Álvaro Díaz
Hace 30 años escribí un artículo titulado “Modernización Autoritaria y Régimen de Empresa en Chile”. La idea central era que, si bien se había iniciado una transición hacia la democracia en la esfera política, ella no existía detrás de los muros y cercos de las empresas. Primero, porque los asalariados no tenían voz ni parte en la gestión de las empresas. Segundo, porque los sindicatos solamente representaban 1/5 de los trabajadores asalariados, con enormes restricciones en su capacidad negociadora. A ello debería haber agregado que las empresas son portadoras de una cultura patriarcal, que mantiene y reproduce la segmentación ocupacional de género; minimiza la participación de las mujeres en los directorios; lo que se combina con las conocidas brechas salariales entre hombres y mujeres.

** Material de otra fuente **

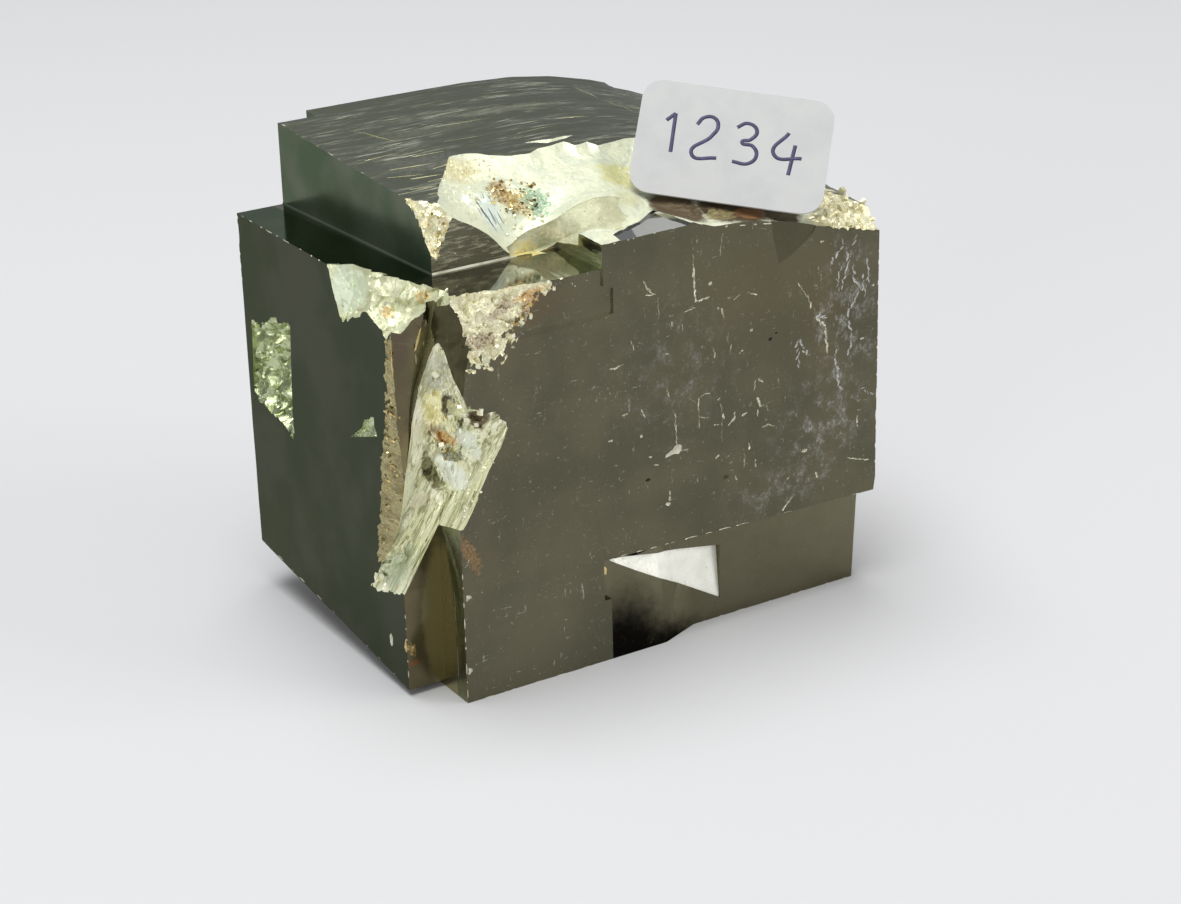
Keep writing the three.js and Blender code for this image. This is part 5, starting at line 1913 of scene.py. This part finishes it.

Treinta años después, este diagnóstico mantiene su vigencia. Es cierto que hay empresas más despóticas y otras con una gestión más profesional. Sin embargo, las decisiones siguen concentradas en sus dueños, mientras que la cultura de la maximización de ganancia de los propietarios (shareholder value) margina a la cultura del valor compartido con trabajadores, proveedores y comunidades (stakeholder value). Y, peor aún, los sindicatos siguen representando solo el 20% del empleo asalariado.
La empresa autoritaria impone una gran contradicción en las vidas de 6 millones de asalariados. Estos son ciudadanos que votan cada 2 años, pero pasan la mayor parte del día trabajando en empresas jerárquicas, donde deben obedecer las órdenes de directores y/o gerentes no elegidos, sin derecho a participación. Esta profunda inconsistencia genera las bases estructurales de la crisis de las democracias liberales representativas en el mundo, que se manifiesta de manera particularmente aguda en Chile.
¿Es legítimo, eficiente y conveniente que las empresas se democraticen? Es legítimo porque los trabajadores no se limitan a vender su fuerza de trabajo, sino que además invierten en la empresa su capital humano y organizan su familia en torno a la reproducción de su fuerza de trabajo. Es decir, las empresas funcionan gracias tanto a los capitalistas como a los trabajadores. Es eficiente porque las empresas más democráticas pueden potenciar más el conocimiento, la innovación y la creatividad. Y, dado que las empresas funcionan en redes productivas, se requiere de diálogo y cooperación con las pymes proveedoras y las comunidades. Y es conveniente, porque las empresas más democráticas facilitan la cooperación antes que el conflicto.
Avanzar hacia este tipo de empresas es un desafío nacional extraordinario. Requiere de una innovación institucional tan relevante como fue la negociación colectiva en el siglo XIX. Sin embargo, esto no es una utopía. Ya existe una larga experiencias en algunos países desarrollados. Entre ellas, el modelo alemán de “cogestión” y el modelo escandinavo de “codeterminación”.
Pero ello requiere una renovación del pensamiento, tan importante como el que ocurrió en los años cincuenta en Chile. También requiere que los partidos progresistas y las coaliciones que se armen en el futuro próximo incorporen en sus programas la democratización de las empresas. Más aún, debería proponerse a los gobiernos progresistas impulsar experiencias a través de las empresas públicas, lo que puede incluir una alianza con empresas privadas dispuestas a emprender y evaluar estas iniciativas. Todo ello debería estar inspirado en el principio de paridad de género.
Lo anterior debe influir en el debate constitucional. En primer lugar, debe reforzarse la función social del derecho de propiedad y de las empresas, ampliándola hacia a la protección de la dignidad humana y los DDHH. En segundo lugar, debe proponerse un rol activo del Estado en promover y regular la función social del derecho de propiedad y de la libre empresa, estableciendo claramente que estos derechos no podrán desenvolverse en oposición al interés social, al tiempo que las leyes deberán fijar las regulaciones y fiscalizaciones necesarias, así como las políticas públicas para que la actividad económica pública y privada pueda encaminarse y coordinarse con fines sociales.
Ello permitirá que, con el tiempo, se desarrolle una legislación que abrirá camino a empresas más democráticas. Esto contribuirá a un nuevo modelo que promueve el crecimiento y la diversificación productiva, junto con el trabajo decente y la sustentabilidad. Es mediante nuevas instituciones, más democráticas, ágiles y eficientes, que se podrá avanzar hacia el desarrollo sostenible e inclusivo que todo el país anhela.